__Task brief__. Return, word for word, every line that follows.

————————

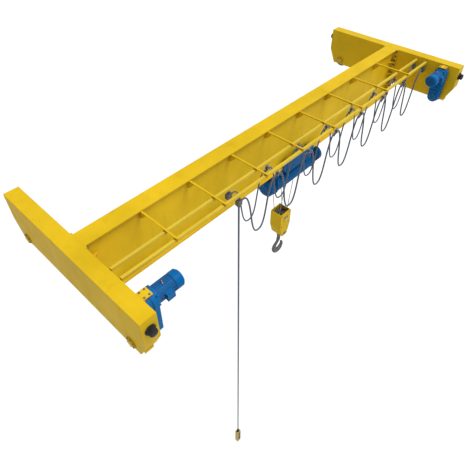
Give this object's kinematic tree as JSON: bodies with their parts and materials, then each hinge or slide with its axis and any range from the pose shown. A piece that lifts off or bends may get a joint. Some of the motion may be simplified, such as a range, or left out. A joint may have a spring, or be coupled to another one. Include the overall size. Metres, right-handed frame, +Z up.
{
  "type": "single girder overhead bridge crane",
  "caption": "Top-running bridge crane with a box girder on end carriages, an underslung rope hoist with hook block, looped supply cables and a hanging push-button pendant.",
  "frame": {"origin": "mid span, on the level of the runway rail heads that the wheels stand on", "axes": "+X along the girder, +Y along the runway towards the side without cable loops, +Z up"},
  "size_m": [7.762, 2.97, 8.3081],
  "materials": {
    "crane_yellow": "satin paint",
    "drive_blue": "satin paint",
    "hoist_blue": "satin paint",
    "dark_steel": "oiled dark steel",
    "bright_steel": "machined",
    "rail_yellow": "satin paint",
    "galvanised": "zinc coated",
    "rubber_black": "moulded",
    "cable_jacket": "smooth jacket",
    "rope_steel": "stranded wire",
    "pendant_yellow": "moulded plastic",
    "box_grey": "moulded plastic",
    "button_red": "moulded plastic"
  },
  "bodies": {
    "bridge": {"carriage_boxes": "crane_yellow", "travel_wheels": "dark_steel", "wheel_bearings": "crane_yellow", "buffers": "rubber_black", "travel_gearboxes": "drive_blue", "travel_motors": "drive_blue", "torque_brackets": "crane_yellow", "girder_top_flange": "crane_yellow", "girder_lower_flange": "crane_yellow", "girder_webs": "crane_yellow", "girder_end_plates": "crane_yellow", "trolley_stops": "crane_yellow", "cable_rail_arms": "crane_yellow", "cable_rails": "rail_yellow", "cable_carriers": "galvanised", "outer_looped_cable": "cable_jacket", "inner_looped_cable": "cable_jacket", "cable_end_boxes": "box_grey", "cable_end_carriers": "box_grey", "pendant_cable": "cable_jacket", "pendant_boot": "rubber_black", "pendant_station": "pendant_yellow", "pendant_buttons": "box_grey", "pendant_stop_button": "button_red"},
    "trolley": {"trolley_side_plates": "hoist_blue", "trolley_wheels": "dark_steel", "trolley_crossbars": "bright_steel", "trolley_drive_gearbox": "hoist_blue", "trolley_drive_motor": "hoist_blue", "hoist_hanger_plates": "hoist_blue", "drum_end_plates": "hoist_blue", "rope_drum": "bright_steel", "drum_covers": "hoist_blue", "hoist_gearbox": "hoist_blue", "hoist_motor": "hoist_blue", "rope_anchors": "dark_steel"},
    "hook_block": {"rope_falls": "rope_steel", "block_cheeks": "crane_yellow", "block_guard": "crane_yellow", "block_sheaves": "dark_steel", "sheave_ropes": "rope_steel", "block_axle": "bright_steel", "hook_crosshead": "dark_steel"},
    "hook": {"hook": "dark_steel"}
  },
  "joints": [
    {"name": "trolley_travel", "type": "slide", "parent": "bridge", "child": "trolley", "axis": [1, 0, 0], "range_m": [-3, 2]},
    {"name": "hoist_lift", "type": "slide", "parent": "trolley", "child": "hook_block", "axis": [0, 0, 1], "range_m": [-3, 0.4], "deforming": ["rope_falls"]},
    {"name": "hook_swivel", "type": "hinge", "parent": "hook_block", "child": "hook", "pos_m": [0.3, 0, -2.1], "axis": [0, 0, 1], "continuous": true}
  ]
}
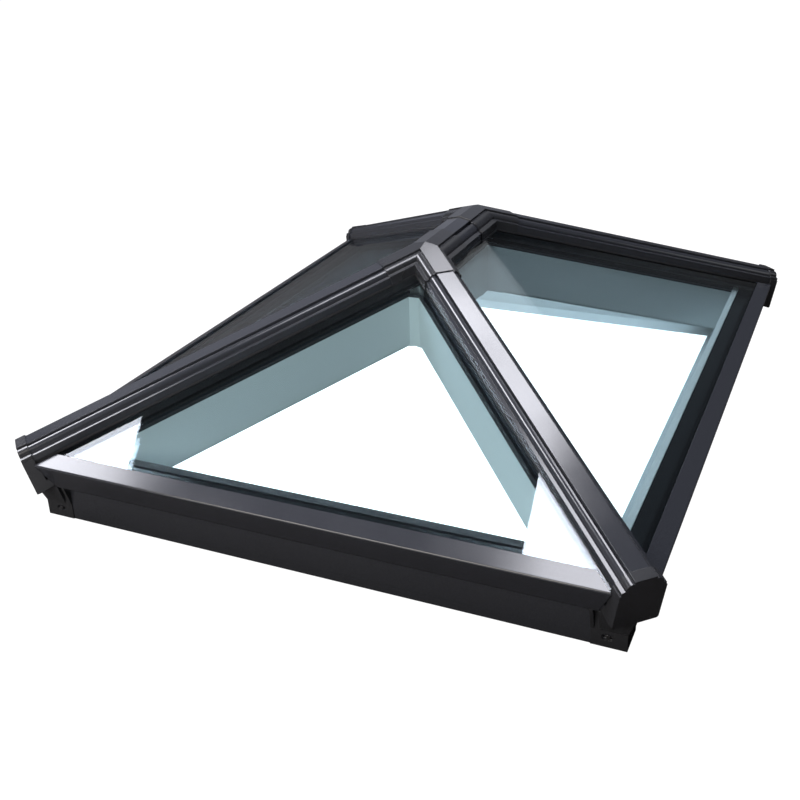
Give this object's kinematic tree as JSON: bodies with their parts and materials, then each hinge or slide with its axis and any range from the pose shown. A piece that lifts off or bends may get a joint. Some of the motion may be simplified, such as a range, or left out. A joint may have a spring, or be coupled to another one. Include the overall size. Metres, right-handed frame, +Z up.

————————

__The output__.
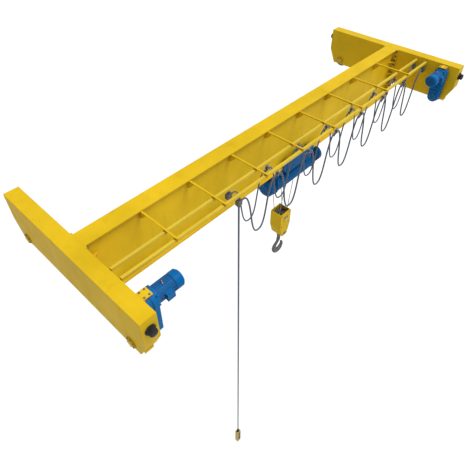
Give this object's kinematic tree as JSON: bodies with their parts and materials, then each hinge or slide with its axis and any range from the pose shown. A piece that lifts off or bends may get a joint. Some of the motion may be simplified, such as a range, or left out. A joint may have a spring, or be coupled to another one. Include the overall size. Metres, right-handed frame, +Z up.
{
  "type": "single girder overhead bridge crane",
  "caption": "Top-running bridge crane with a box girder on end carriages, an underslung rope hoist with hook block, looped supply cables and a hanging push-button pendant.",
  "frame": {"origin": "mid span, on the level of the runway rail heads that the wheels stand on", "axes": "+X along the girder, +Y along the runway towards the side without cable loops, +Z up"},
  "size_m": [7.762, 2.97, 8.3081],
  "materials": {
    "crane_yellow": "satin paint",
    "drive_blue": "satin paint",
    "hoist_blue": "satin paint",
    "dark_steel": "oiled dark steel",
    "bright_steel": "machined",
    "rail_yellow": "satin paint",
    "galvanised": "zinc coated",
    "rubber_black": "moulded",
    "cable_jacket": "smooth jacket",
    "rope_steel": "stranded wire",
    "pendant_yellow": "moulded plastic",
    "box_grey": "moulded plastic",
    "button_red": "moulded plastic"
  },
  "bodies": {
    "bridge": {"carriage_boxes": "crane_yellow", "travel_wheels": "dark_steel", "wheel_bearings": "crane_yellow", "buffers": "rubber_black", "travel_gearboxes": "drive_blue", "travel_motors": "drive_blue", "torque_brackets": "crane_yellow", "girder_top_flange": "crane_yellow", "girder_lower_flange": "crane_yellow", "girder_webs": "crane_yellow", "girder_end_plates": "crane_yellow", "trolley_stops": "crane_yellow", "cable_rail_arms": "crane_yellow", "cable_rails": "rail_yellow", "cable_carriers": "galvanised", "outer_looped_cable": "cable_jacket", "inner_looped_cable": "cable_jacket", "cable_end_boxes": "box_grey", "cable_end_carriers": "box_grey", "pendant_cable": "cable_jacket", "pendant_boot": "rubber_black", "pendant_station": "pendant_yellow", "pendant_buttons": "box_grey", "pendant_stop_button": "button_red"},
    "trolley": {"trolley_side_plates": "hoist_blue", "trolley_wheels": "dark_steel", "trolley_crossbars": "bright_steel", "trolley_drive_gearbox": "hoist_blue", "trolley_drive_motor": "hoist_blue", "hoist_hanger_plates": "hoist_blue", "drum_end_plates": "hoist_blue", "rope_drum": "bright_steel", "drum_covers": "hoist_blue", "hoist_gearbox": "hoist_blue", "hoist_motor": "hoist_blue", "rope_anchors": "dark_steel"},
    "hook_block": {"rope_falls": "rope_steel", "block_cheeks": "crane_yellow", "block_guard": "crane_yellow", "block_sheaves": "dark_steel", "sheave_ropes": "rope_steel", "block_axle": "bright_steel", "hook_crosshead": "dark_steel"},
    "hook": {"hook": "dark_steel"}
  },
  "joints": [
    {"name": "trolley_travel", "type": "slide", "parent": "bridge", "child": "trolley", "axis": [1, 0, 0], "range_m": [-3, 2]},
    {"name": "hoist_lift", "type": "slide", "parent": "trolley", "child": "hook_block", "axis": [0, 0, 1], "range_m": [-3, 0.4], "deforming": ["rope_falls"]},
    {"name": "hook_swivel", "type": "hinge", "parent": "hook_block", "child": "hook", "pos_m": [0.3, 0, -2.1], "axis": [0, 0, 1], "continuous": true}
  ]
}
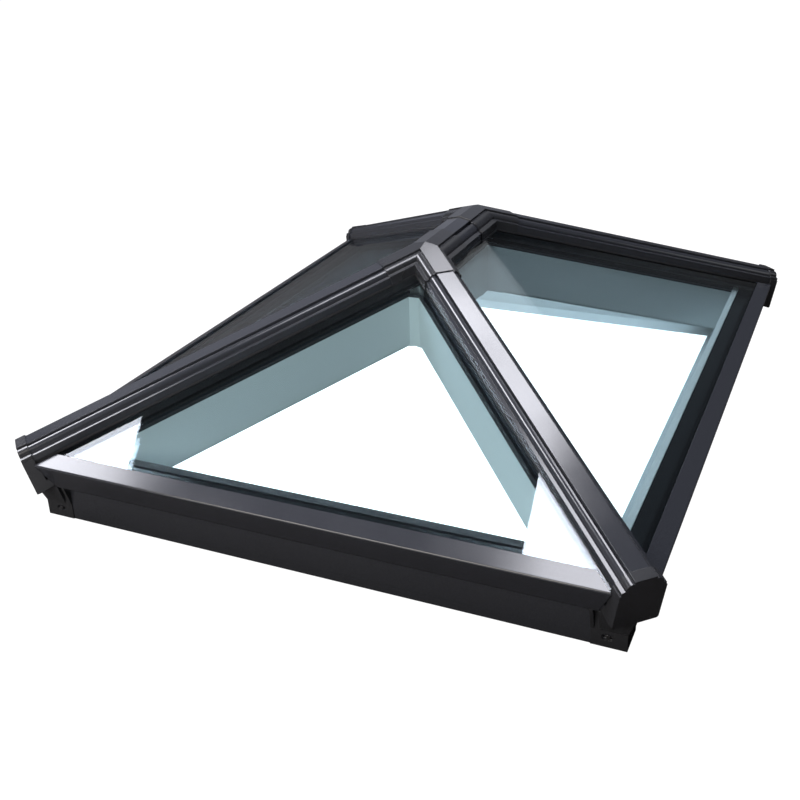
Give this object's kinematic tree as JSON: bodies with their parts and materials, then each hinge or slide with its axis and any range from the pose shown. A piece that lifts off or bends may get a joint. Some of the motion may be simplified, such as a range, or left out. A joint may have a spring, or be coupled to another one. Include the overall size. Metres, right-handed frame, +Z up.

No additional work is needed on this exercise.